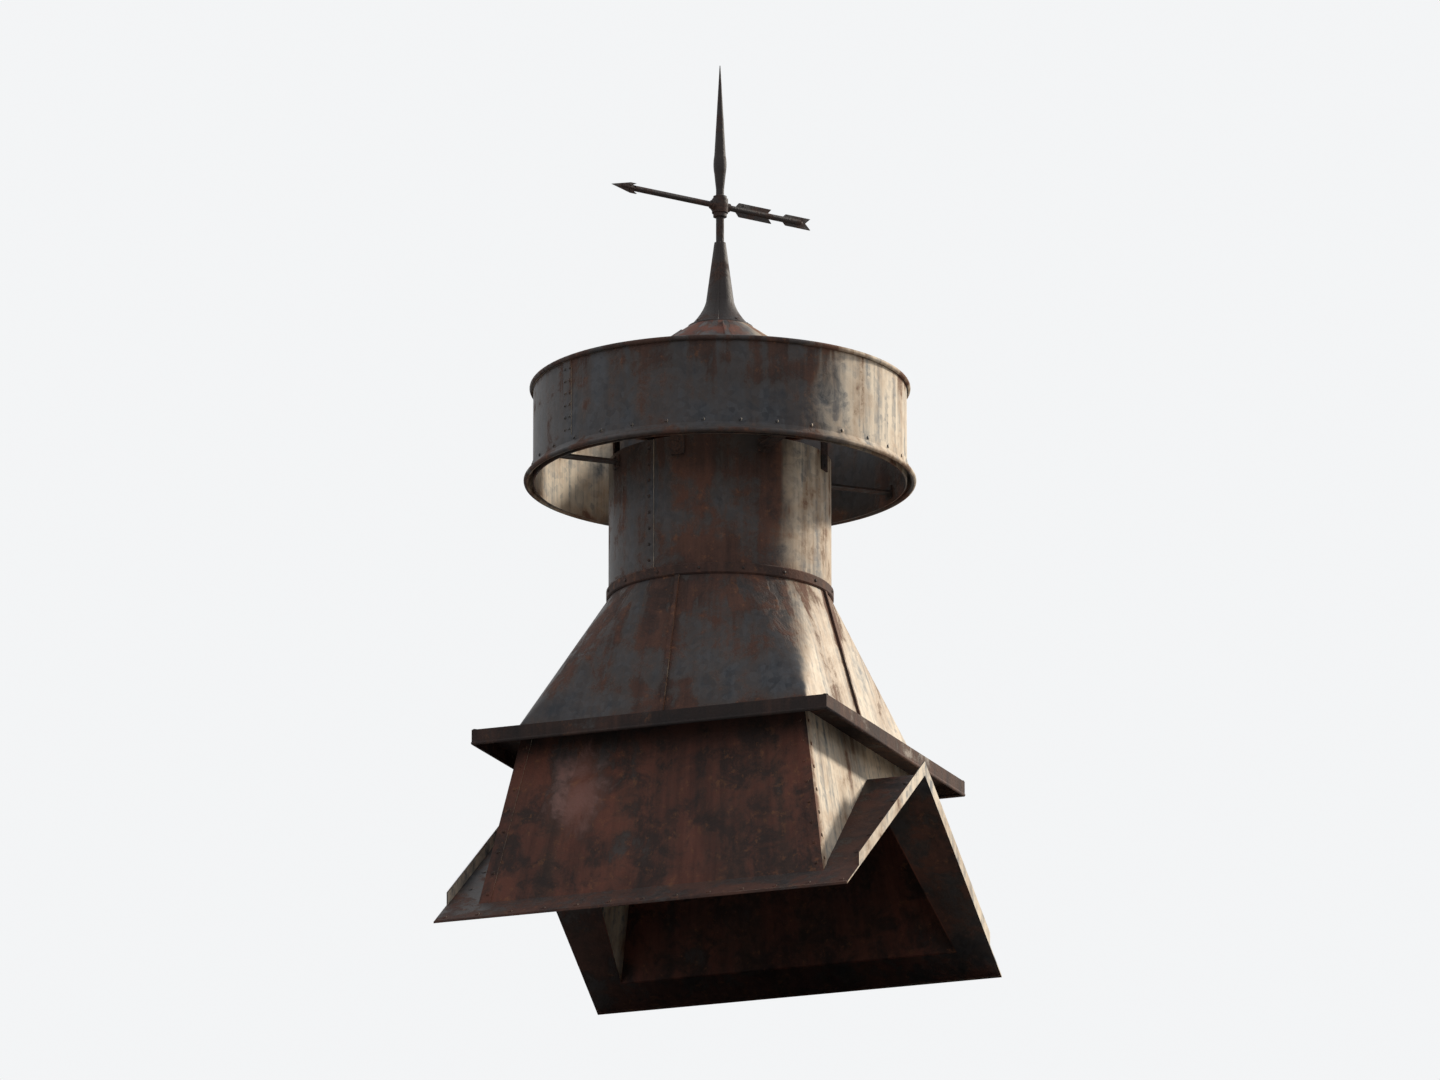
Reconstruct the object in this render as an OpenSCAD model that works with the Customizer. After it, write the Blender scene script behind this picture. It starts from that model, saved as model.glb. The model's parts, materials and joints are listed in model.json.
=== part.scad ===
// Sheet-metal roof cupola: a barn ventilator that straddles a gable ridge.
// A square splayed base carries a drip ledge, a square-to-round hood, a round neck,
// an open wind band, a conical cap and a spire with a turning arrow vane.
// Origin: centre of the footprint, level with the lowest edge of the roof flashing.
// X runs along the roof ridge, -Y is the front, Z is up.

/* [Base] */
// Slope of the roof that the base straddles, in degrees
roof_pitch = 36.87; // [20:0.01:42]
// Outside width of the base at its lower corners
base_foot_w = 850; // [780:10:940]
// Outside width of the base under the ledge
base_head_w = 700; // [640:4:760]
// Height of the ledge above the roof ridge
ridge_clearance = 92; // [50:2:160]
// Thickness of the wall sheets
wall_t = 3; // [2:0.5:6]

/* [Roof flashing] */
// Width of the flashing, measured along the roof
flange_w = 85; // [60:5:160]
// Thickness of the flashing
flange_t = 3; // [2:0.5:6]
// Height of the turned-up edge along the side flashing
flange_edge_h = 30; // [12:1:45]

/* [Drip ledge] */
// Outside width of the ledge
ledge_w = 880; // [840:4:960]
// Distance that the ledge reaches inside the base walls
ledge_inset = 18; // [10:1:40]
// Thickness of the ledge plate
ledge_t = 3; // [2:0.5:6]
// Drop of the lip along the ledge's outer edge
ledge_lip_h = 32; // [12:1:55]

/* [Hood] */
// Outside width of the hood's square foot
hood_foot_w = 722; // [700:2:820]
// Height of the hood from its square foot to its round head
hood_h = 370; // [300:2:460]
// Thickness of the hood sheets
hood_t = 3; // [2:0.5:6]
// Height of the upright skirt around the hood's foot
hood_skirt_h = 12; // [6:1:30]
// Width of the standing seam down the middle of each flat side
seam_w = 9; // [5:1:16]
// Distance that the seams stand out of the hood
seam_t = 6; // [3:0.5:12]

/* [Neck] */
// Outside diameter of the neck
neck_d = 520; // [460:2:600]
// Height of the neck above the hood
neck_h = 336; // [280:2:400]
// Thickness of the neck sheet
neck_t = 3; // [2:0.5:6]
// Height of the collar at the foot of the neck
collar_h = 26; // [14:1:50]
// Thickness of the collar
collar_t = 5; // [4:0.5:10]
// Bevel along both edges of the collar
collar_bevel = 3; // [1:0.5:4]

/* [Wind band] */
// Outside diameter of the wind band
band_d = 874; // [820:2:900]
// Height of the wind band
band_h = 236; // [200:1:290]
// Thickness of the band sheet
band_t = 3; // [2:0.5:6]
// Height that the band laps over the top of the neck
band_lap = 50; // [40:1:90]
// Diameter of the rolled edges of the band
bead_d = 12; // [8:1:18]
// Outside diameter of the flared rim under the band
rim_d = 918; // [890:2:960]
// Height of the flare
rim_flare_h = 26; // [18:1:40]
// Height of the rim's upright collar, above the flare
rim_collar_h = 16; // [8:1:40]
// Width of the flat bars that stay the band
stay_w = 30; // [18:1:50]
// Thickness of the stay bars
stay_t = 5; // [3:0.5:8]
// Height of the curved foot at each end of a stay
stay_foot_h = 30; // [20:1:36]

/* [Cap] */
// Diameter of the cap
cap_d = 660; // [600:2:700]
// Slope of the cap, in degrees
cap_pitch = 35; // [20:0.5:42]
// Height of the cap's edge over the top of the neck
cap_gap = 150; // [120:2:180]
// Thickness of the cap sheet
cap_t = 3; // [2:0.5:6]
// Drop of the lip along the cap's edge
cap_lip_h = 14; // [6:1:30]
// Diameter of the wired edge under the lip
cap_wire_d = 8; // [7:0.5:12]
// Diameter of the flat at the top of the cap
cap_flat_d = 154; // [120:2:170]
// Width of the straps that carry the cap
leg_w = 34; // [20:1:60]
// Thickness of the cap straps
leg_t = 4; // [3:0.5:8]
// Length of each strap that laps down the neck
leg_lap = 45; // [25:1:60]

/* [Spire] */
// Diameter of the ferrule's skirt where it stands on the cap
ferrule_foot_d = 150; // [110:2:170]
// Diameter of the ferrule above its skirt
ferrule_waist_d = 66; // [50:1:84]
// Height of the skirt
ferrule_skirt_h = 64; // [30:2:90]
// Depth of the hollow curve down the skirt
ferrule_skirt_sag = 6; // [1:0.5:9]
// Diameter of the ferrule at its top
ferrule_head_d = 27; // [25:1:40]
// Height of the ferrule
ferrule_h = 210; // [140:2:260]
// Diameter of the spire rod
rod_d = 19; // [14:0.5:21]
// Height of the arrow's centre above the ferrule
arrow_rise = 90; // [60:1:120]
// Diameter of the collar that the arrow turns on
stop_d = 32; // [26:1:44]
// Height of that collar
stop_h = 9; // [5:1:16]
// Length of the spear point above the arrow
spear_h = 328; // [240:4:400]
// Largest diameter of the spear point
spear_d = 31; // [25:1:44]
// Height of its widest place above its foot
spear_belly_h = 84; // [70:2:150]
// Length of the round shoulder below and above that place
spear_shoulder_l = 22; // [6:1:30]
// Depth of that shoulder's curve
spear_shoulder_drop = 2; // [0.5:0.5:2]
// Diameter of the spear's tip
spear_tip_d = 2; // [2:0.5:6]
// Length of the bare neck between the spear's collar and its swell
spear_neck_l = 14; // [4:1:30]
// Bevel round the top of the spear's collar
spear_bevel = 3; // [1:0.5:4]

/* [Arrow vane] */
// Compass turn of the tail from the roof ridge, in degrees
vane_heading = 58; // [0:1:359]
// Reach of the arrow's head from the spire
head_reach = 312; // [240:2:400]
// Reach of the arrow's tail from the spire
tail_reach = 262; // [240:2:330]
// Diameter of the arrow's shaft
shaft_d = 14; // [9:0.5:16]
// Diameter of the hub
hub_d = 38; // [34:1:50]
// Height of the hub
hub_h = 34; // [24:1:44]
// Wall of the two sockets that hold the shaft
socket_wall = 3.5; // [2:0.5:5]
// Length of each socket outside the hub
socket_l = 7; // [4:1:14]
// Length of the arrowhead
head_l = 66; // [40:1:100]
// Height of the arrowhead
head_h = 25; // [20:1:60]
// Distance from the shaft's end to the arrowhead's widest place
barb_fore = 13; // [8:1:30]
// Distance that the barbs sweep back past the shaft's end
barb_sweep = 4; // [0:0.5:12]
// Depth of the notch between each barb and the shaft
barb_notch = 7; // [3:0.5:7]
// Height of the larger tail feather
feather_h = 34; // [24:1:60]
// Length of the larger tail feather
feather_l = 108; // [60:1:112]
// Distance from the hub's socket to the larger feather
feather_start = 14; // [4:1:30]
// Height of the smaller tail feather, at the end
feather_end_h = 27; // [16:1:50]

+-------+

◆ **Brief**
Quote the whole listing above, leaving nothing out.

◆ **Answer to this exercise**
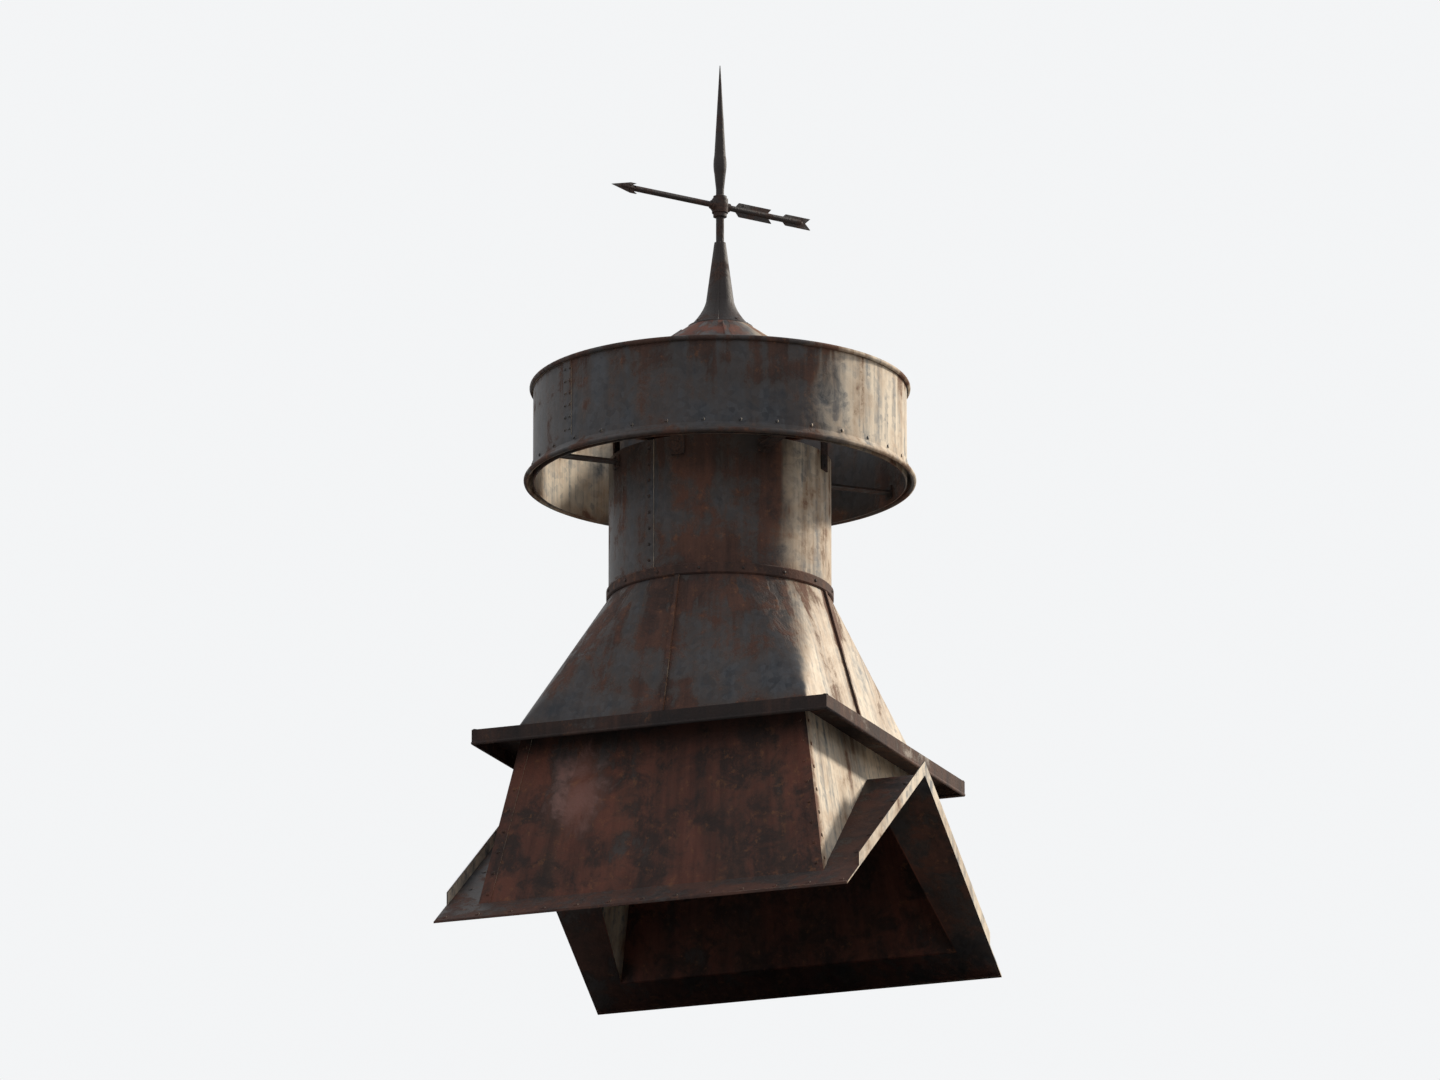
Reconstruct the object in this render as an OpenSCAD model that works with the Customizer. After it, write the Blender scene script behind this picture. It starts from that model, saved as model.glb. The model's parts, materials and joints are listed in model.json.
=== part.scad ===
// Sheet-metal roof cupola: a barn ventilator that straddles a gable ridge.
// A square splayed base carries a drip ledge, a square-to-round hood, a round neck,
// an open wind band, a conical cap and a spire with a turning arrow vane.
// Origin: centre of the footprint, level with the lowest edge of the roof flashing.
// X runs along the roof ridge, -Y is the front, Z is up.

/* [Base] */
// Slope of the roof that the base straddles, in degrees
roof_pitch = 36.87; // [20:0.01:42]
// Outside width of the base at its lower corners
base_foot_w = 850; // [780:10:940]
// Outside width of the base under the ledge
base_head_w = 700; // [640:4:760]
// Height of the ledge above the roof ridge
ridge_clearance = 92; // [50:2:160]
// Thickness of the wall sheets
wall_t = 3; // [2:0.5:6]

/* [Roof flashing] */
// Width of the flashing, measured along the roof
flange_w = 85; // [60:5:160]
// Thickness of the flashing
flange_t = 3; // [2:0.5:6]
// Height of the turned-up edge along the side flashing
flange_edge_h = 30; // [12:1:45]

/* [Drip ledge] */
// Outside width of the ledge
ledge_w = 880; // [840:4:960]
// Distance that the ledge reaches inside the base walls
ledge_inset = 18; // [10:1:40]
// Thickness of the ledge plate
ledge_t = 3; // [2:0.5:6]
// Drop of the lip along the ledge's outer edge
ledge_lip_h = 32; // [12:1:55]

/* [Hood] */
// Outside width of the hood's square foot
hood_foot_w = 722; // [700:2:820]
// Height of the hood from its square foot to its round head
hood_h = 370; // [300:2:460]
// Thickness of the hood sheets
hood_t = 3; // [2:0.5:6]
// Height of the upright skirt around the hood's foot
hood_skirt_h = 12; // [6:1:30]
// Width of the standing seam down the middle of each flat side
seam_w = 9; // [5:1:16]
// Distance that the seams stand out of the hood
seam_t = 6; // [3:0.5:12]

/* [Neck] */
// Outside diameter of the neck
neck_d = 520; // [460:2:600]
// Height of the neck above the hood
neck_h = 336; // [280:2:400]
// Thickness of the neck sheet
neck_t = 3; // [2:0.5:6]
// Height of the collar at the foot of the neck
collar_h = 26; // [14:1:50]
// Thickness of the collar
collar_t = 5; // [4:0.5:10]
// Bevel along both edges of the collar
collar_bevel = 3; // [1:0.5:4]

/* [Wind band] */
// Outside diameter of the wind band
band_d = 874; // [820:2:900]
// Height of the wind band
band_h = 236; // [200:1:290]
// Thickness of the band sheet
band_t = 3; // [2:0.5:6]
// Height that the band laps over the top of the neck
band_lap = 50; // [40:1:90]
// Diameter of the rolled edges of the band
bead_d = 12; // [8:1:18]
// Outside diameter of the flared rim under the band
rim_d = 918; // [890:2:960]
// Height of the flare
rim_flare_h = 26; // [18:1:40]
// Height of the rim's upright collar, above the flare
rim_collar_h = 16; // [8:1:40]
// Width of the flat bars that stay the band
stay_w = 30; // [18:1:50]
// Thickness of the stay bars
stay_t = 5; // [3:0.5:8]
// Height of the curved foot at each end of a stay
stay_foot_h = 30; // [20:1:36]

/* [Cap] */
// Diameter of the cap
cap_d = 660; // [600:2:700]
// Slope of the cap, in degrees
cap_pitch = 35; // [20:0.5:42]
// Height of the cap's edge over the top of the neck
cap_gap = 150; // [120:2:180]
// Thickness of the cap sheet
cap_t = 3; // [2:0.5:6]
// Drop of the lip along the cap's edge
cap_lip_h = 14; // [6:1:30]
// Diameter of the wired edge under the lip
cap_wire_d = 8; // [7:0.5:12]
// Diameter of the flat at the top of the cap
cap_flat_d = 154; // [120:2:170]
// Width of the straps that carry the cap
leg_w = 34; // [20:1:60]
// Thickness of the cap straps
leg_t = 4; // [3:0.5:8]
// Length of each strap that laps down the neck
leg_lap = 45; // [25:1:60]

/* [Spire] */
// Diameter of the ferrule's skirt where it stands on the cap
ferrule_foot_d = 150; // [110:2:170]
// Diameter of the ferrule above its skirt
ferrule_waist_d = 66; // [50:1:84]
// Height of the skirt
ferrule_skirt_h = 64; // [30:2:90]
// Depth of the hollow curve down the skirt
ferrule_skirt_sag = 6; // [1:0.5:9]
// Diameter of the ferrule at its top
ferrule_head_d = 27; // [25:1:40]
// Height of the ferrule
ferrule_h = 210; // [140:2:260]
// Diameter of the spire rod
rod_d = 19; // [14:0.5:21]
// Height of the arrow's centre above the ferrule
arrow_rise = 90; // [60:1:120]
// Diameter of the collar that the arrow turns on
stop_d = 32; // [26:1:44]
// Height of that collar
stop_h = 9; // [5:1:16]
// Length of the spear point above the arrow
spear_h = 328; // [240:4:400]
// Largest diameter of the spear point
spear_d = 31; // [25:1:44]
// Height of its widest place above its foot
spear_belly_h = 84; // [70:2:150]
// Length of the round shoulder below and above that place
spear_shoulder_l = 22; // [6:1:30]
// Depth of that shoulder's curve
spear_shoulder_drop = 2; // [0.5:0.5:2]
// Diameter of the spear's tip
spear_tip_d = 2; // [2:0.5:6]
// Length of the bare neck between the spear's collar and its swell
spear_neck_l = 14; // [4:1:30]
// Bevel round the top of the spear's collar
spear_bevel = 3; // [1:0.5:4]

/* [Arrow vane] */
// Compass turn of the tail from the roof ridge, in degrees
vane_heading = 58; // [0:1:359]
// Reach of the arrow's head from the spire
head_reach = 312; // [240:2:400]
// Reach of the arrow's tail from the spire
tail_reach = 262; // [240:2:330]
// Diameter of the arrow's shaft
shaft_d = 14; // [9:0.5:16]
// Diameter of the hub
hub_d = 38; // [34:1:50]
// Height of the hub
hub_h = 34; // [24:1:44]
// Wall of the two sockets that hold the shaft
socket_wall = 3.5; // [2:0.5:5]
// Length of each socket outside the hub
socket_l = 7; // [4:1:14]
// Length of the arrowhead
head_l = 66; // [40:1:100]
// Height of the arrowhead
head_h = 25; // [20:1:60]
// Distance from the shaft's end to the arrowhead's widest place
barb_fore = 13; // [8:1:30]
// Distance that the barbs sweep back past the shaft's end
barb_sweep = 4; // [0:0.5:12]
// Depth of the notch between each barb and the shaft
barb_notch = 7; // [3:0.5:7]
// Height of the larger tail feather
feather_h = 34; // [24:1:60]
// Length of the larger tail feather
feather_l = 108; // [60:1:112]
// Distance from the hub's socket to the larger feather
feather_start = 14; // [4:1:30]
// Height of the smaller tail feather, at the end
feather_end_h = 27; // [16:1:50]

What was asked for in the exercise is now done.